## THE TASK
All of the material below is to be repeated exactly.
━━━━━━
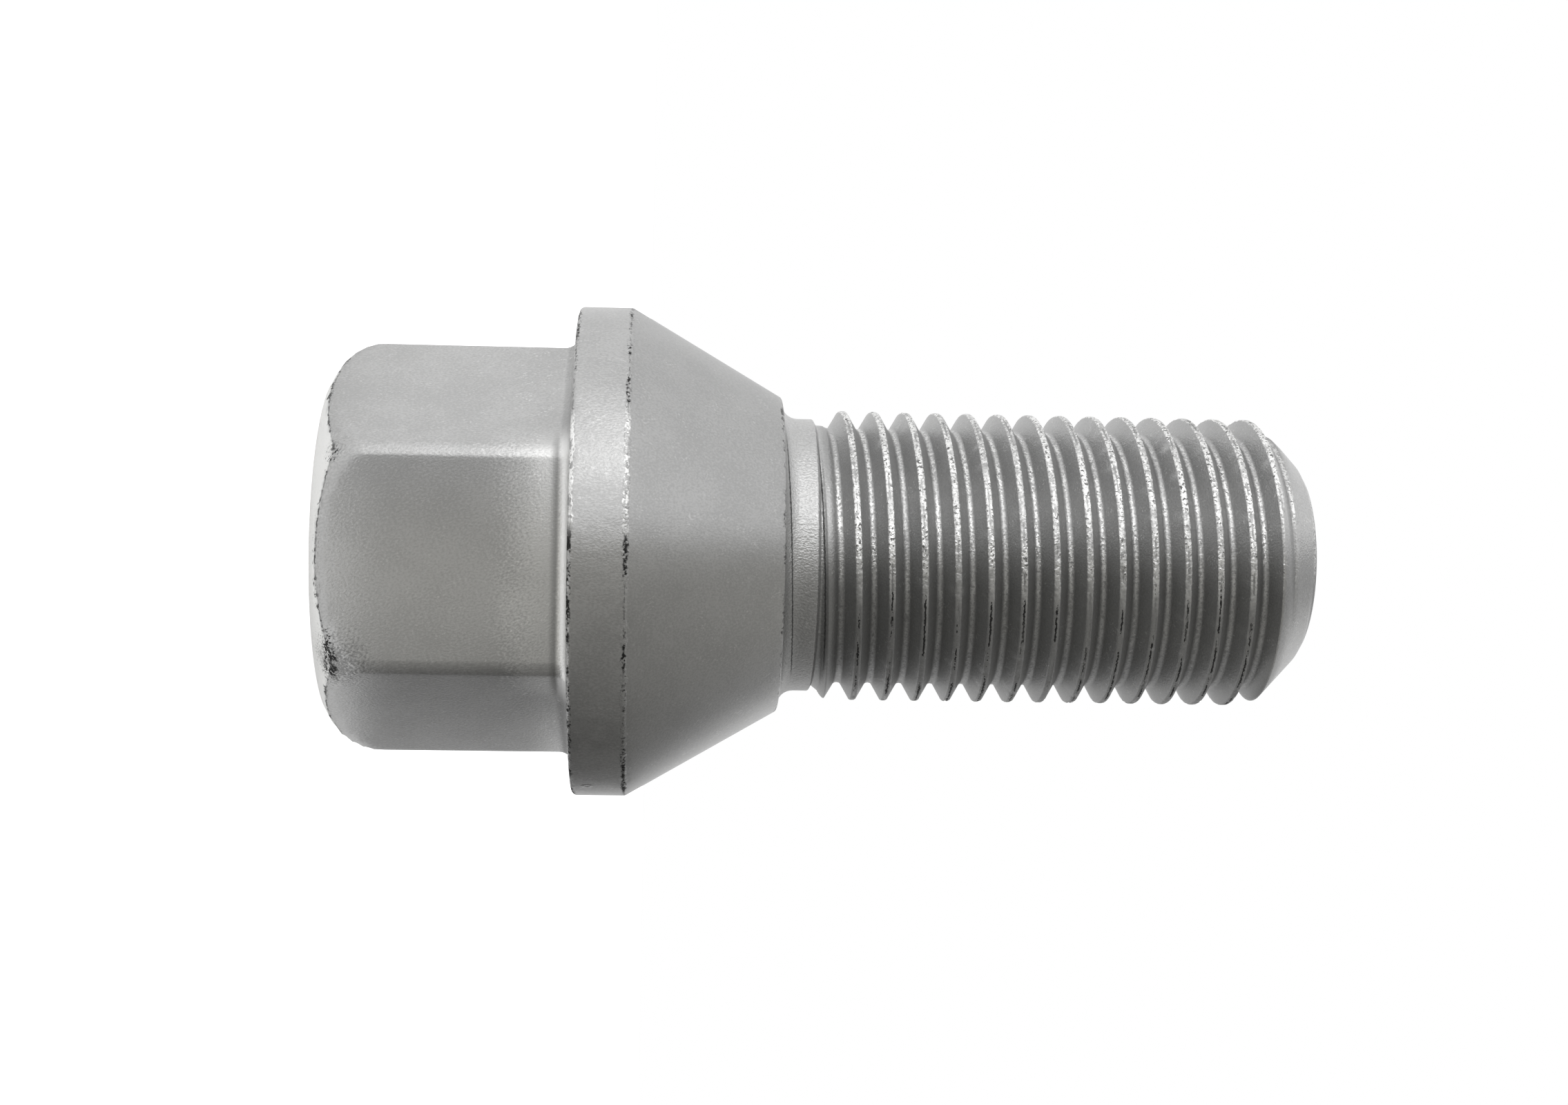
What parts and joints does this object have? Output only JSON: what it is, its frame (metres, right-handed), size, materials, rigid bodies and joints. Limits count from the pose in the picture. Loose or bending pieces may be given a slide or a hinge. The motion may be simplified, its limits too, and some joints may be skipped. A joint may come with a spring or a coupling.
{
  "type": "wheel bolt",
  "caption": "One-piece wheel bolt: hexagon head with chamfered end, round collar, 60 degree cone seat, plain neck and a rolled metric thread with a chamfered tip.",
  "frame": {"origin": "centre of the head's flat end, on the bolt's axis", "axes": "+Z along the bolt's axis from the head to the threaded tip; two flats of the hexagon face along +Y and -Y"},
  "size_m": [0.0232, 0.0232, 0.0459],
  "materials": {
    "coated_steel": "matt silver-grey zinc flake coat on steel, slightly rough"
  },
  "bodies": {
    "root": {"wheel_bolt": "coated_steel"}
  },
  "joints": []
}
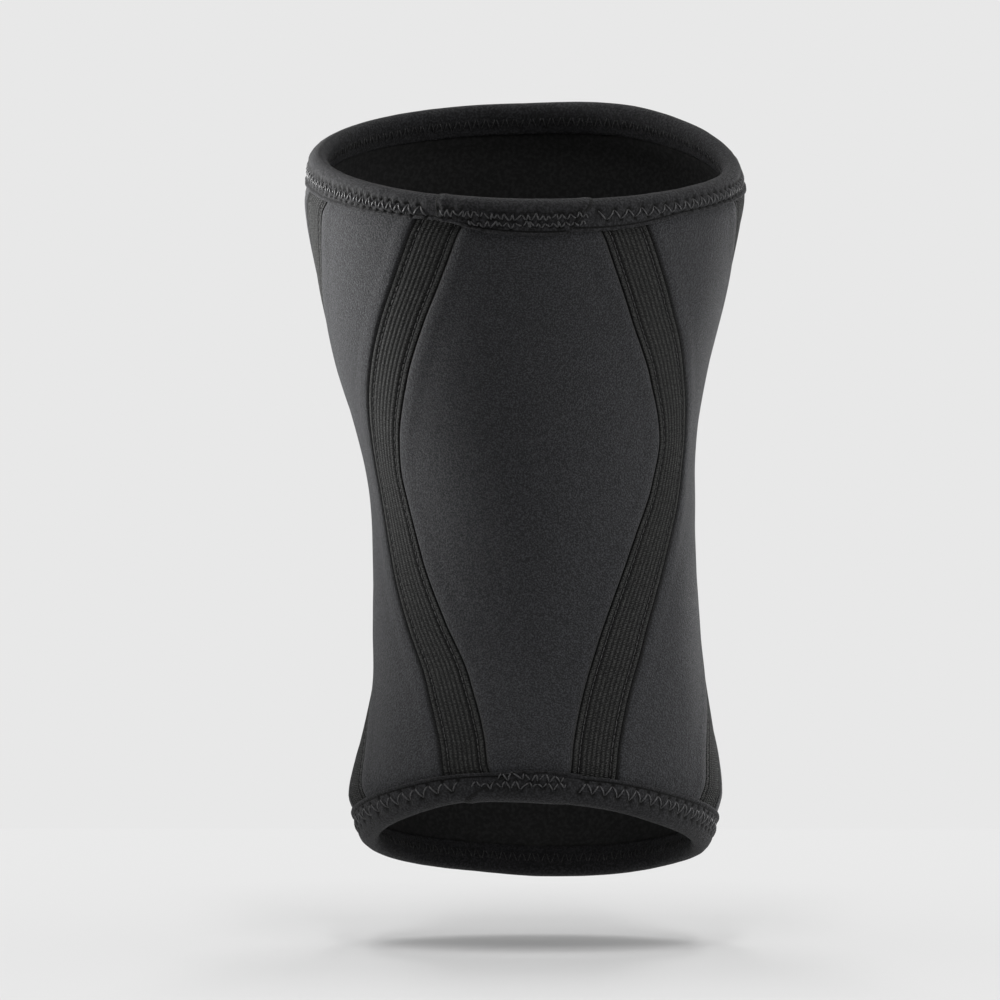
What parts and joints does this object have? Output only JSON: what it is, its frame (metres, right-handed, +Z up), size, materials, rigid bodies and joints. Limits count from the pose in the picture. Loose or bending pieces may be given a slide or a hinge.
━━━━━━
## FINAL RESULT
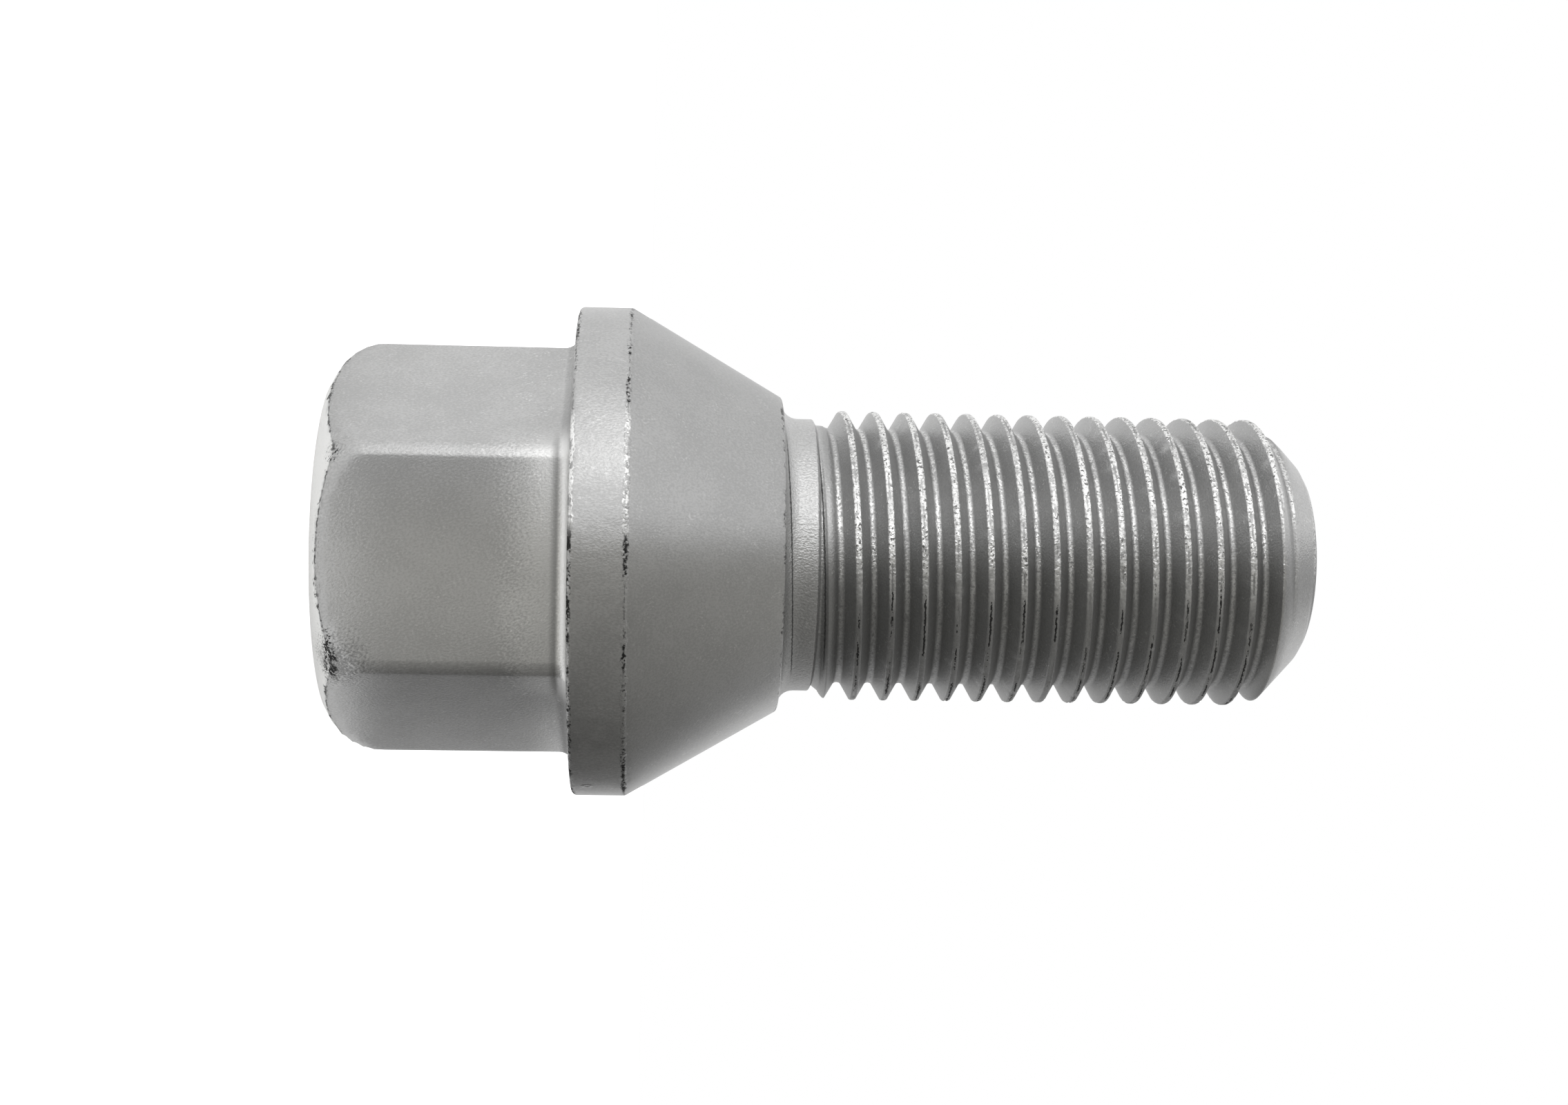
What parts and joints does this object have? Output only JSON: what it is, its frame (metres, right-handed), size, materials, rigid bodies and joints. Limits count from the pose in the picture. Loose or bending pieces may be given a slide or a hinge. The motion may be simplified, its limits too, and some joints may be skipped. A joint may come with a spring or a coupling.
{
  "type": "wheel bolt",
  "caption": "One-piece wheel bolt: hexagon head with chamfered end, round collar, 60 degree cone seat, plain neck and a rolled metric thread with a chamfered tip.",
  "frame": {"origin": "centre of the head's flat end, on the bolt's axis", "axes": "+Z along the bolt's axis from the head to the threaded tip; two flats of the hexagon face along +Y and -Y"},
  "size_m": [0.0232, 0.0232, 0.0459],
  "materials": {
    "coated_steel": "matt silver-grey zinc flake coat on steel, slightly rough"
  },
  "bodies": {
    "root": {"wheel_bolt": "coated_steel"}
  },
  "joints": []
}
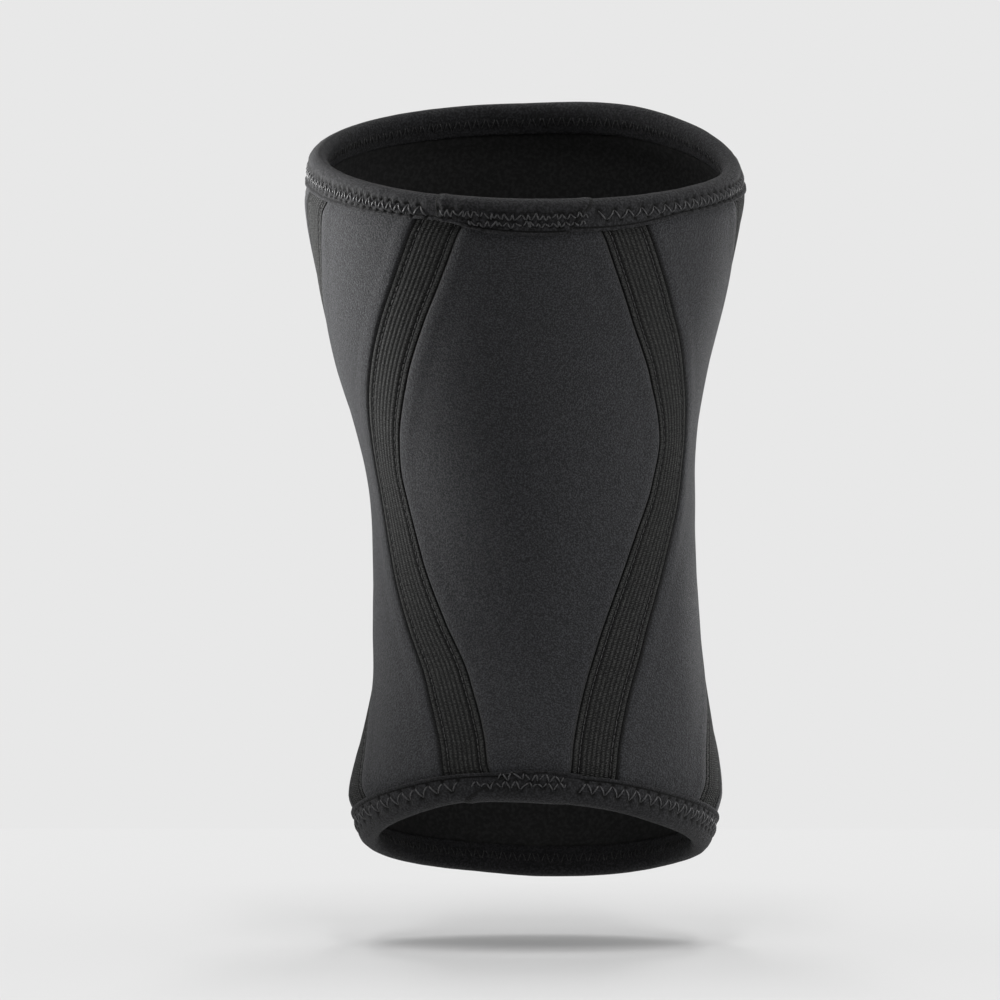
What parts and joints does this object have? Output only JSON: what it is, its frame (metres, right-handed, +Z up), size, materials, rigid bodies and joints. Limits count from the pose in the picture. Loose or bending pieces may be given a slide or a hinge.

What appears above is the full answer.